__What you are asked to do__
Below this line is a set of entries; quote exactly the lines from the line that contains "Recreate this object" to the line that contains "three tilting spots.", both lines included.

(Modeling code records)

--- Start ---

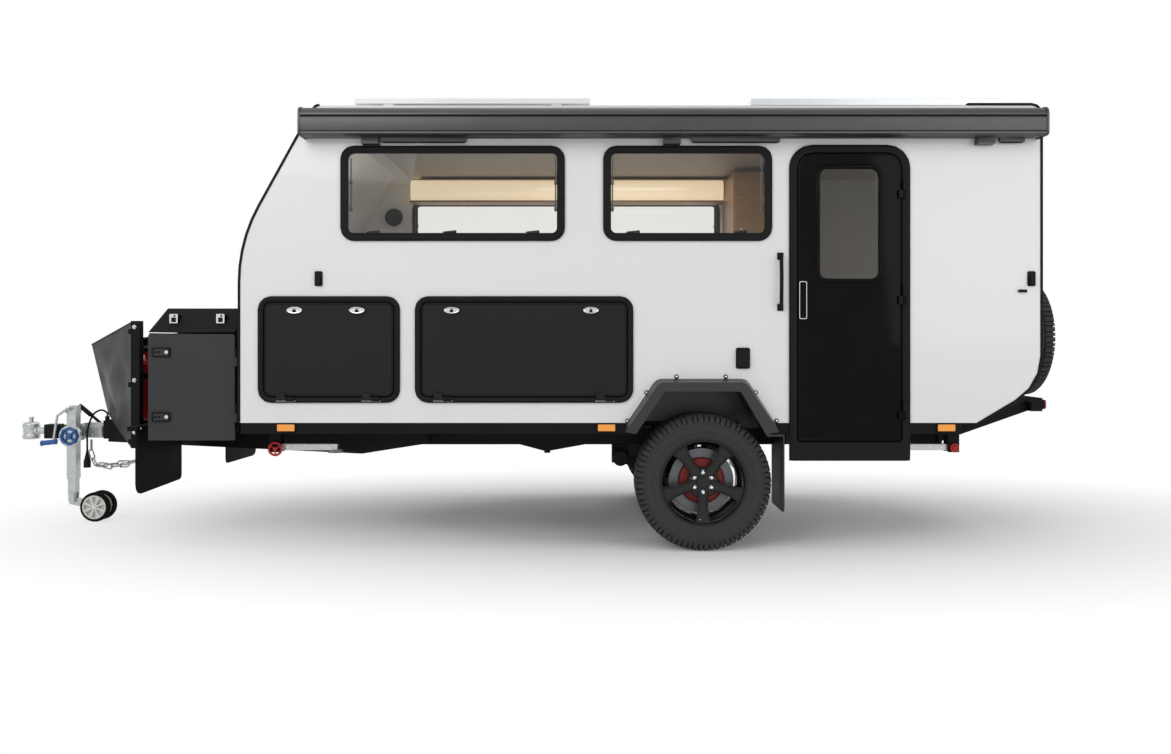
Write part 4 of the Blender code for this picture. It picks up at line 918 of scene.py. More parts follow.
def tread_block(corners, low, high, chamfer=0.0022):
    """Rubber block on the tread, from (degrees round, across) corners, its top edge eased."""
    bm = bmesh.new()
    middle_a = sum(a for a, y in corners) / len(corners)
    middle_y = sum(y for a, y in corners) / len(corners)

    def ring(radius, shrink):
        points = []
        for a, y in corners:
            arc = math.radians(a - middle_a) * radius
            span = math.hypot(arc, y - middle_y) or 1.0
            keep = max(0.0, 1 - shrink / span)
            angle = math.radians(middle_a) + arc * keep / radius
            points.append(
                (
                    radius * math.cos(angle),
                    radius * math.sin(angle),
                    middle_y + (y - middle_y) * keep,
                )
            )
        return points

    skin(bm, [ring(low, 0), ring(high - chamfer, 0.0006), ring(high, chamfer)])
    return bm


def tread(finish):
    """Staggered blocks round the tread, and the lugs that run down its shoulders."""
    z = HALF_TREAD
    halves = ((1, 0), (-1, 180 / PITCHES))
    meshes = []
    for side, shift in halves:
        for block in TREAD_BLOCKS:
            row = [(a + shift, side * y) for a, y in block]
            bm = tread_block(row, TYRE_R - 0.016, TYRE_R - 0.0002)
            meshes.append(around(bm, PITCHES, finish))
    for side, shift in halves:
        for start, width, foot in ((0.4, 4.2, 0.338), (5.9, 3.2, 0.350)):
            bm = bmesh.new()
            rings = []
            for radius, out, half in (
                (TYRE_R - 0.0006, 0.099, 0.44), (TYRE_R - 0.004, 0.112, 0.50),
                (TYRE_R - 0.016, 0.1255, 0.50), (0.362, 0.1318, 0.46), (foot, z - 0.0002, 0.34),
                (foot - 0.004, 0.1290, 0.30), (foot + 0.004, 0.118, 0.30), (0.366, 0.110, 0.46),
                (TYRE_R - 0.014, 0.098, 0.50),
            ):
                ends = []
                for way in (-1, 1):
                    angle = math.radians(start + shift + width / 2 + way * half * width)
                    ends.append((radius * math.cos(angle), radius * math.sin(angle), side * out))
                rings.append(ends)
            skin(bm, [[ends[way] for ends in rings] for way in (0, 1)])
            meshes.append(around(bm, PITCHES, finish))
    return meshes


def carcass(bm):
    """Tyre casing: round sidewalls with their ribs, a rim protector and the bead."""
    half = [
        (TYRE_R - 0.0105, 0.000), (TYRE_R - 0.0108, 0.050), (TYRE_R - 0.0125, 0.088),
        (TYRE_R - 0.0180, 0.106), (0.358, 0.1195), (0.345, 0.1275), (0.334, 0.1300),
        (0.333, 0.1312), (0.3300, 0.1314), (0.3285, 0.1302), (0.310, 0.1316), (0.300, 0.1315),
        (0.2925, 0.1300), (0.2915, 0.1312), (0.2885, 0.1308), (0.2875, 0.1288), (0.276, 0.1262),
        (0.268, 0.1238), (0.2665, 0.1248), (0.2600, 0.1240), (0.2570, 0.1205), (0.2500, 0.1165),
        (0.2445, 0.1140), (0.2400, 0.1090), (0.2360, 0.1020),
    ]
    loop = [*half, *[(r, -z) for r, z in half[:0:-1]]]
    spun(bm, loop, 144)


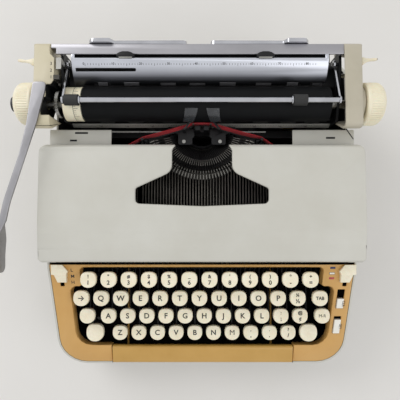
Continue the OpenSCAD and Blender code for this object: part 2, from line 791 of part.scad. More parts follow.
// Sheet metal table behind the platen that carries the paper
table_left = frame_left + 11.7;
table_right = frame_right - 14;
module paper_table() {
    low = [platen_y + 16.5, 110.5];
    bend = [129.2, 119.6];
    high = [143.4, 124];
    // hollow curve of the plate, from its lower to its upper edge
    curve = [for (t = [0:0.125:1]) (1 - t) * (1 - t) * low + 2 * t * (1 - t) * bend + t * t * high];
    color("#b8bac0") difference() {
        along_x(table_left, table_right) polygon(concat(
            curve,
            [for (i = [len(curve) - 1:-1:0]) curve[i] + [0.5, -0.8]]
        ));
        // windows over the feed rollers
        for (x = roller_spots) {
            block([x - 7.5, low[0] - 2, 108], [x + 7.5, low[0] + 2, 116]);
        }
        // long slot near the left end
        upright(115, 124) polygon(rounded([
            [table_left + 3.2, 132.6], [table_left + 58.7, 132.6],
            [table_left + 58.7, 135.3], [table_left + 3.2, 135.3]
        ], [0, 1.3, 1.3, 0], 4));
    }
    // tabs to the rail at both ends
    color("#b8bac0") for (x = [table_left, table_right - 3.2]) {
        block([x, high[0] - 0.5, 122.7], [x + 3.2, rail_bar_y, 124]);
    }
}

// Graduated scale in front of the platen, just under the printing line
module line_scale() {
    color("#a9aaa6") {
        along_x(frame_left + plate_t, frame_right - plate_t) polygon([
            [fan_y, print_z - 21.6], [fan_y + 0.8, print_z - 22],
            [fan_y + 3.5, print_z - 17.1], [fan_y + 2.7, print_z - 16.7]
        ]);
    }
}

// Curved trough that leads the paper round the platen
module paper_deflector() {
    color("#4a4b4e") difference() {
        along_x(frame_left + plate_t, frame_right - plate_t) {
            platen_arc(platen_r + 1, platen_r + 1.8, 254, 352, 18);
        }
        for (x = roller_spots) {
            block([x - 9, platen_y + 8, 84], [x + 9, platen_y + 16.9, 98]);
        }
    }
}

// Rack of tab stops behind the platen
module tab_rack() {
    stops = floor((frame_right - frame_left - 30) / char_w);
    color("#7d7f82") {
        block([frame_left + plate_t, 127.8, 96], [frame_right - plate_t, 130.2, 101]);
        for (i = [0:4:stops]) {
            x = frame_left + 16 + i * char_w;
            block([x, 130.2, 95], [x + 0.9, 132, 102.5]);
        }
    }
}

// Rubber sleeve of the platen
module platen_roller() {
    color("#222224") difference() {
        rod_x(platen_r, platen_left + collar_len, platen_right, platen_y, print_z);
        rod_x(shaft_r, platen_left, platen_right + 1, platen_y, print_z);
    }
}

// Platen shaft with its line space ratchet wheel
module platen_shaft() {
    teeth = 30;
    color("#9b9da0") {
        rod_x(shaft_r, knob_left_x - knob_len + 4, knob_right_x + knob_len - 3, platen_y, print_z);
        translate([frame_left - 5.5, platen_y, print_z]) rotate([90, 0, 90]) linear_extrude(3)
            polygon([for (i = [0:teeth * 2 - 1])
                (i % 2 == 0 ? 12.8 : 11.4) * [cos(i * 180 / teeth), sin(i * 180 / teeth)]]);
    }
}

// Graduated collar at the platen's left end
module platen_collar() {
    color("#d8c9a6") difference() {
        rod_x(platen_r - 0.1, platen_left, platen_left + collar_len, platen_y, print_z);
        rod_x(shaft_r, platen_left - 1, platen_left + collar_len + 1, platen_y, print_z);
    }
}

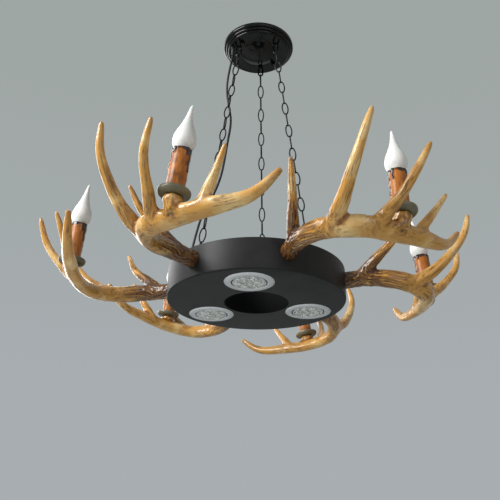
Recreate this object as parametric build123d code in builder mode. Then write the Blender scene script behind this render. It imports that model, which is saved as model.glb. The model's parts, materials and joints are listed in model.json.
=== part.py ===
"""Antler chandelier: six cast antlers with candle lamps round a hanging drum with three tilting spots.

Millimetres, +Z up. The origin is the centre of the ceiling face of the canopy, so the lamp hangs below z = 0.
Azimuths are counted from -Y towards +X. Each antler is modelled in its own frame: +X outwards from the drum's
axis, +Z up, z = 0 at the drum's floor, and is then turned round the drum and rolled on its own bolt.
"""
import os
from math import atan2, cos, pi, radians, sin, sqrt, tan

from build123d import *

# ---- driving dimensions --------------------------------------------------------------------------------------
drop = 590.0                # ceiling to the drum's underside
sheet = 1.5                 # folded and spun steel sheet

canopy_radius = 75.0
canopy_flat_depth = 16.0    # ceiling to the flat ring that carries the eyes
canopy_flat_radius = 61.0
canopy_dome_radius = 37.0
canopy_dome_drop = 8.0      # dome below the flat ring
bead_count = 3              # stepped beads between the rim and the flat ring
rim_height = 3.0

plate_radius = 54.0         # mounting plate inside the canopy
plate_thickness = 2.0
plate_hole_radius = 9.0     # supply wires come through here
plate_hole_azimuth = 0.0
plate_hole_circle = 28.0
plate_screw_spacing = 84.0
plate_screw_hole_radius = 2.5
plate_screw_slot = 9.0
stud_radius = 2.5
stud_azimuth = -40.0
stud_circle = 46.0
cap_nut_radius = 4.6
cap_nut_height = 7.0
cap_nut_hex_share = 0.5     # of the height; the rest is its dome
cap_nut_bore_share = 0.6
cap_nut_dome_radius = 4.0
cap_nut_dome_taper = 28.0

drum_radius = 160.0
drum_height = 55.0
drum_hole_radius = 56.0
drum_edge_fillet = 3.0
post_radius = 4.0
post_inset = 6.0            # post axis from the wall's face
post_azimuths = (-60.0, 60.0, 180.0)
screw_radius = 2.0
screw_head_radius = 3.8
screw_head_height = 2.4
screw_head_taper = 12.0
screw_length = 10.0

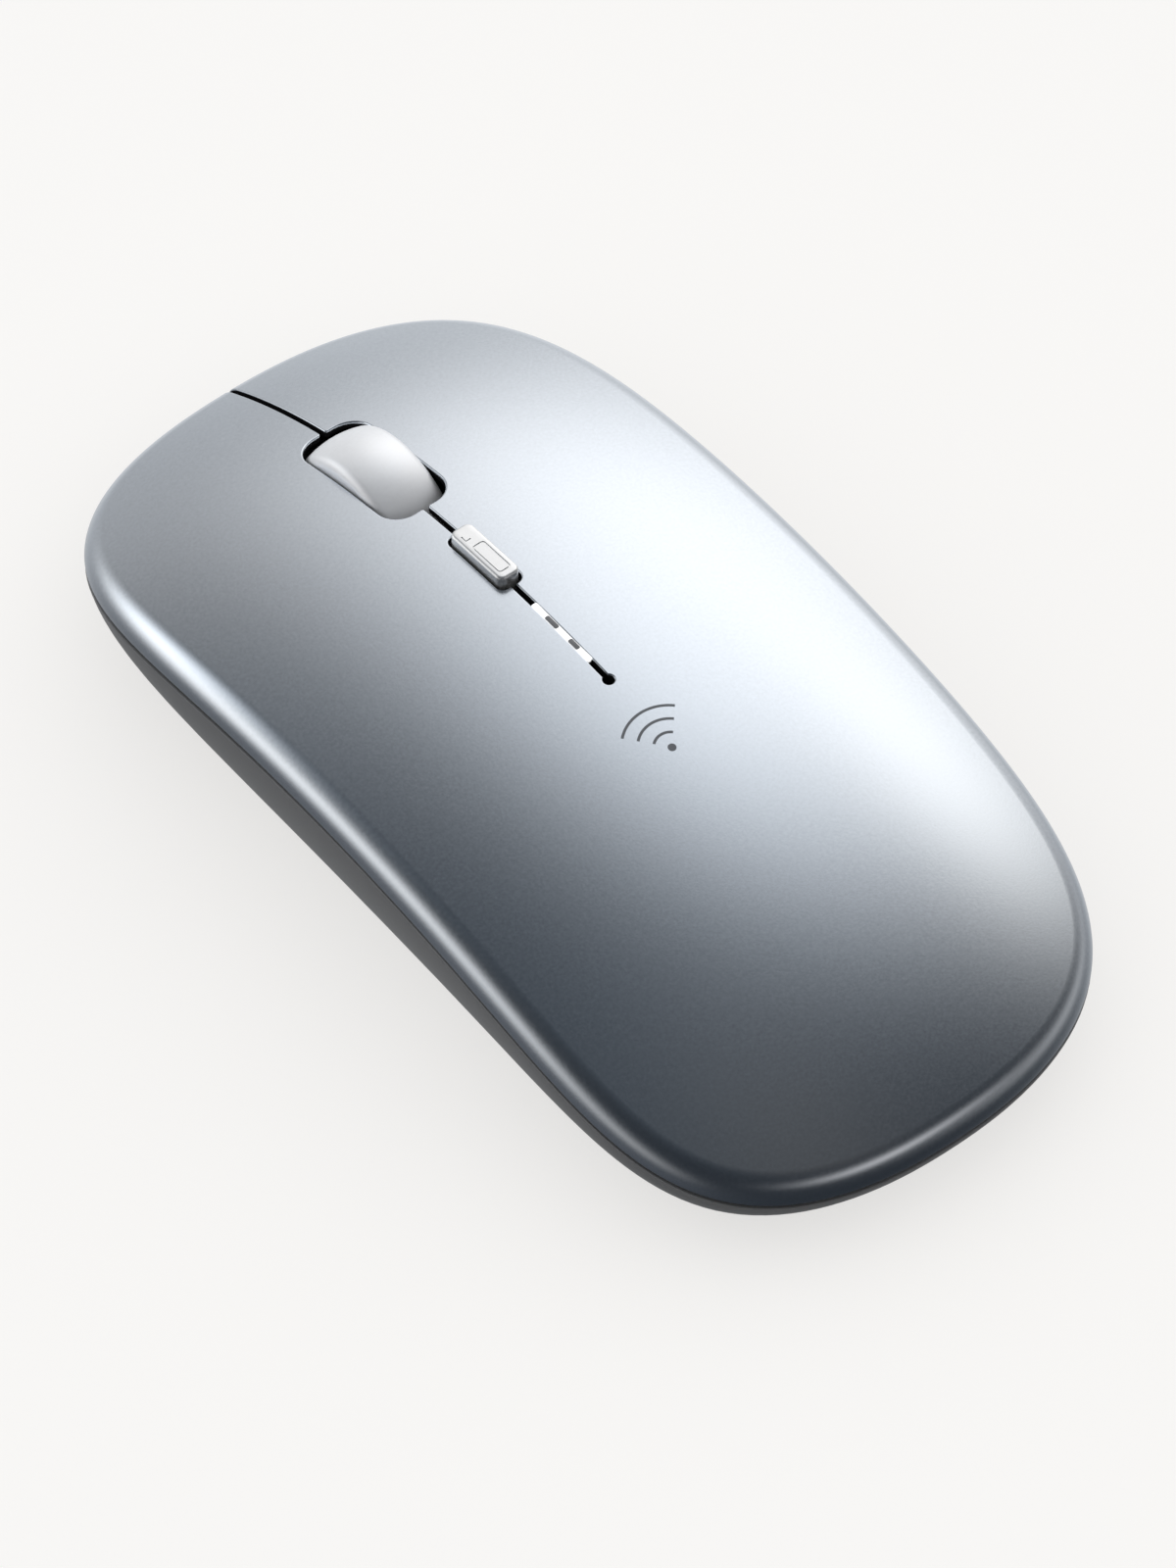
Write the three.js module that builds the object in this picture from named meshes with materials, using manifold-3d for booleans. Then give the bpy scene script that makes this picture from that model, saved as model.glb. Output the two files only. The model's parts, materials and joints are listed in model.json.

--- End ---

__Exercise solution__
Recreate this object as parametric build123d code in builder mode. Then write the Blender scene script behind this render. It imports that model, which is saved as model.glb. The model's parts, materials and joints are listed in model.json.
=== part.py ===
"""Antler chandelier: six cast antlers with candle lamps round a hanging drum with three tilting spots.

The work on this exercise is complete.